By JOSH GERSTEIN and TAL KOPAN, Politico

3/11/14 10:09 AM EDT Updated: 3/11/14 1:11 PM EDT

“I have grave concerns that the CIA’s search may well have violated the separation of powers principles embodied in the United States Constitution,” Feinstein charged. “It may have undermined the constitutional framework essential to effective Congressional oversight of intelligence activities….I have asked for an apology and a recognition that this CIA search of computers used by its oversight committee was inappropriate.”



Making her first detailed remarks on the issue, Feinstein said Tuesday she was compelled to take the floor to answer “inaccurate information” that has been spreading about actions the committee’s staff took with CIA documents detailing an internal agency review ordered by former CIA Director Leon Panetta in 2009.

Feinstein said contrary to the reports, the documents in question were willingly provided before the CIA attempted to revoke staffers’ access and inhibit the committee’s ability to investigate the now-defunct interrogation and detention program.

After an agreement with Panetta in 2009 to provide a way for Senate staffers to review what Feinstein called a “document dump,” Feinstein said staffers noticed in 2010 that access to previously accessible files had been revoked.

“In short, this was the exact sort of CIA interference in our investigation that we sought to avoid at the outset,” Feinstein said, saying she raised the issue with the White House counsel. “He recognized the severity of the situation and the grave implications of executive branch personnel interfering with an official congressional investigation. The matter was resolved with a renewed commitment from the White House counsel and the CIA that there would be no further unauthorized access to the committee’s network or removal of access to CIA documents already provided to the committee.”

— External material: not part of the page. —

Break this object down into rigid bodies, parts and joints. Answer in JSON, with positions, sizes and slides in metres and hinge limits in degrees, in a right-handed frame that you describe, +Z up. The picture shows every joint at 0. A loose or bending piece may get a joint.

In regards to press reports that Senate staffers should not have had access to the documents, Feinstein said, “I reject that claim completely,” and she slammed the CIA’s apparent accessing of the congressional network and what she called attempts to “intimidate” Congress.

“The CIA’s unauthorized search of the committee computers was followed by an allegation which we now have seen repeated anonymously in the press, that the committee staff had somehow obtained the document through unauthorized or criminal means, perhaps to include hacking into the CIA’s computer network,” Feinstein said. “As I have described, this is not true. The document was made available to the staff at the offsite facility and it was located using a CIA-provided search tool, running a query of the information provided to the committee pursuant to its investigation.”



Feinstein acknowledged that by taking a copy of the CIA’s internal study, intelligence committee staffers violated an agreement with the CIA not to remove documents without prior clearance from the agency.

“There was a need to preserve and protect the internal Panetta review in the committee’s own secure spaces,” she argued. “The relocation of the internal Panetta review was lawful and handled in a manner consistent with its classification. No law prevents the relocation of a document in the committee’s possession from a CIA facility to secure committee offices on Capitol Hill.”